Spielberg has long been fascinated by the second World War. As a teenager, he made a 40-minute, 8-mm colour, silent film called Escape to Nowhere about the war in North Africa and won first prize in an amateur competition.

His Private Ryan has been inevitably compared with that other D-Day epic made 30 years ago, The Longest Day with its cast of celebrities popping up all over the place and John Wayne wiping out the Boche.

Incidentally, there was an interesting Irish connection there also. The film was based on the book by former war correspondent, Cornelius Ryan, a Dubliner who went to CBS Synge Street before joining the Daily Telegraph.

Private Ryan must also be Irish, of course, even if he is played by heart-throb Matt Damon. After Captain Miller (Tom Hanks) gets his decimated company off Omaha Beach he is charged with the mission of rescuing Private Ryan who had parachuted behind the German lines on the eve of the invasion.

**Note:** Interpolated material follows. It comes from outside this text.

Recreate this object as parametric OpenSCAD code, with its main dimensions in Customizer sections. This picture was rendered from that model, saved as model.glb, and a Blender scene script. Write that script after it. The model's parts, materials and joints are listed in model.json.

Ryan's three brothers have just been killed in action on other fronts and the mother on the farm in the Mid-West has been given the shattering news. Gen Marshall, the chief of staff, has given orders that the fourth brother must be found at all costs and brought back to his mother.

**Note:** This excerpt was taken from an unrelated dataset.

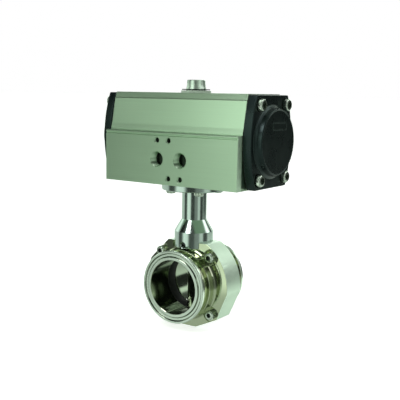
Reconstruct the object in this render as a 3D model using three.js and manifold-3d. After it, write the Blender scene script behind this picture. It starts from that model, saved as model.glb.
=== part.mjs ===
// A sanitary butterfly valve for a 2 inch clamped pipe, turned a quarter turn by a double-acting
// rack-and-pinion pneumatic actuator that stands on a round yoke.
// Millimetres, +Z up along the stem. The origin is where the pipe axis (Y) crosses the stem axis (Z).
// The actuator's cylinder lies along X. Everything is drawn with the disc half open.
import * as THREE from 'three';
import { mergeVertices } from 'three/addons/utils/BufferGeometryUtils.js';
import Module from 'manifold-3d';

const wasm = await Module();
wasm.setup();

// ---------------------------------------------------------------- driving dimensions
const CLEAR = 0.3; // gap kept between neighbouring pieces
const SCREW_CLEAR = 0.3; // screw shank to the wall of its hole
const PAST = 1; // how far a cutting shape runs past the surface that it opens

const pipe = { bore: 23.75, rim: 32, rimThick: 2.9, neck: 26.6, frontFace: 31.4, rearFace: 34.4 };
const gasketGroove = { radius: 28.2, halfWidth: 1.8, depth: 1.2 };
const body = { radius: 43, halfThick: 11, faceRise: 1.2, top: 37.5, bottom: -38, hub: 31.3, hubFace: 20 };
const bodyBolt = { upper: [26, 26.5], lower: [27.6, -23.9], seat: 10.6, spotface: 7.5 };
const seat = { inner: 23.4, outer: 28, halfWidth: 5.5, bead: 0.6 };
const disc = { radius: 23.1, rimThick: 2.6, hubThick: 8.4, stem: 5, stemTop: 40, bottom: -34.6 };
const square = { side: 7, top: 56.5 }; // the drive square on top of the stem
const bush = { inner: 5.2, outer: 6.6, upperLength: 8.2, lowerLength: 6.2 };

const yoke = { collar: 17.2, tube: 11, flange: 29, bore: 8.6, boltCircle: 42, counterbore: 1.5 };
const yokeLevel = { foot: 32, slotTop: 37.8, coneBottom: 46.1, coneTop: 56.8, flange: 83, top: 89.9 };
const setScrew = { level: 34.8, tip: 11.4, top: 16.4, socketFloor: 14 };

const housing = { halfLength: 68, axisZ: 128.4, bore: 26, top: 167.1, bottom: 89.9 };
const pad = { y: -40, top: 134.3, portZ: 111.3, portSpacing: 24, screwSpacing: 32, screwStep: 12 };
const port = { radius: 5.9, mouth: 6.75, floor: -29 };
const padScrew = { radius: 2.1, mouth: 2.7, floor: -31 };
const duct = { y: -25.5, z: 104, radius: 2 };
const washer = { inner: 9.4, outer: 13, top: 169.1, recess: 0.4 };
const lowerBore = { radius: 11.8, bush: 13.4, bushTop: 97.2, groove: 13.2, ringLow: 98.6, ringHigh: 101.2 };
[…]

This recalls the real tragedy of the five Sullivan brothers (the Irish again) who were all killed when their ship was sunk in the Pacific war. After that, brothers were not allowed to serve on the same ship.

Some critics have been baffled by Spielberg passing from the opening 20-minute bloodbath as seen through the eyes of the participants to a fairly conventional war movie where a small group spends the rest of the film on their mission to find Ryan.

Having shown the horror of warfare in a way never seen before, what was Spielberg's message as the eight soldiers risk their lives to bring another one back safe to his mother?

Spielberg has tried to answer some of the questions. "How do you find decency in the hell of warfare? That was what attracted me to the project."

He identifies with the coward in the group whose lectures on the ethics of warfare gives way to blubbering paralysis in action. So is this the anti-war film to replace All Quiet on the Western Front?

Is it anti-war at all? Many see it as a faithful and inspiring portrayal of a generation of ordinary Americans who did their duty when the call to arms came to save civilisation from the fascists. Would this over-weight, spoiled generation do the same? The Gulf War was a picnic compared with Omaha Beach.

The Germans are not demonised in the film. It is the Americans, enraged by the slaughter on Omaha Beach, who shoot surrendering prisoners.

Spielberg says he wanted to show the experience of those young men as it really was. He seems to have succeeded. Veterans have praised it as the best war film they have ever seen. The opening sequence is what it was really like on D-Day. Take a bow Irish Army.

The middle-aged children of those veterans are learning for the first time what they really went through. When the GIs came back, most of them did not want to talk about it.

But one thing was sure. John Wayne in The Longest Day was not what it was like. You never saw him vomiting or shielding his groin when the German machineguns opened up.

See Private Ryan when it comes to Ireland and thank God and de Valera that we were neutral.